En soulignant la dépréciation de l’analyse stratégique et en analysant ses causes, l’auteur montre comment l’université entend pallier cette carence dommageable et rénover le débat stratégique français.
Préambule – Réveiller la pensée stratégique
Preface–Awakening strategic thinking
In emphasizing the depreciation of strategic analysis and in analyzing its causes, the author shows how the university intends to remedy this harmful deficiency and renovate the French strategic debate.
L’ouvrage de Sir Lawrence Freedman Strategy: A History que viennent de publier les presses de l’Université d’Oxford est le genre de livre qui, écrit avec autant d’érudition que d’humour, vous rend intelligent au moins autant que le premier auteur cité dans l’ouvrage, le boxeur Mike Tyson : « Chacun a un plan jusqu’à ce que vous vous en preniez un en pleine figure ». * Ce livre est une somme remarquable sur l’histoire de la pensée stratégique.

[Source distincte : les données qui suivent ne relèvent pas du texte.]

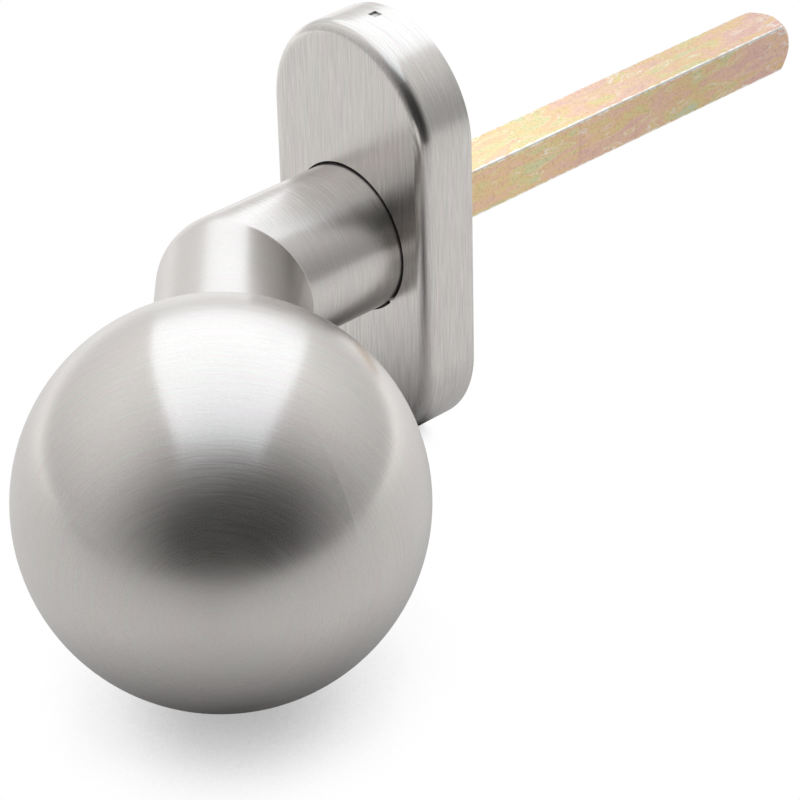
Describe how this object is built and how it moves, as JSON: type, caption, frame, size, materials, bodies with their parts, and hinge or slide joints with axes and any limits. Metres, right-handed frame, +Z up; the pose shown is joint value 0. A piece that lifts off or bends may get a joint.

Il nous fait faire un grand tour, en commençant l’aventure, avec un brin d’ironie, par quelques observations tirées des études d’éthologie de Frans de Waal ou Nadia Corp sur le comportement des chimpanzés en groupe, jusqu’à l’analyse de la théorie des choix rationnels mise en œuvre aujourd’hui par les cabinets de management. Il faut savoir boucler une telle boucle ! Entre-temps, on aura, sur la route, rencontré, comme il se doit, Homère, Sun Tzu, Machiavel, Clausewitz, Jomini, Sorel, Gramsci et tous les maîtres contemporains de la stratégie appliquée à l’économie ou de la dissuasion.
Pourquoi une chaire stratégique ? Pour répondre à un besoin et combler un manque. On constate, en effet, une certaine dépréciation de l’analyse stratégique appliquée aux questions de sécurité en Europe. On observe toujours en France une relative relégation dans les programmes universitaires des enseignements et recherches consacrés aux enjeux stratégiques et de défense.
La dépréciation de l’analyse stratégique depuis la fin de la guerre froide chez les Européens a des raisons historiques mais elle est surtout d’ordre idéologique. Depuis la chute du mur de Berlin, les Européens se vivent comme définitivement libérés du fléau de la guerre, sans ennemi, hors d’atteinte de toute attaque militaire. Ils ne redoutent plus que des risques et des troubles diffus.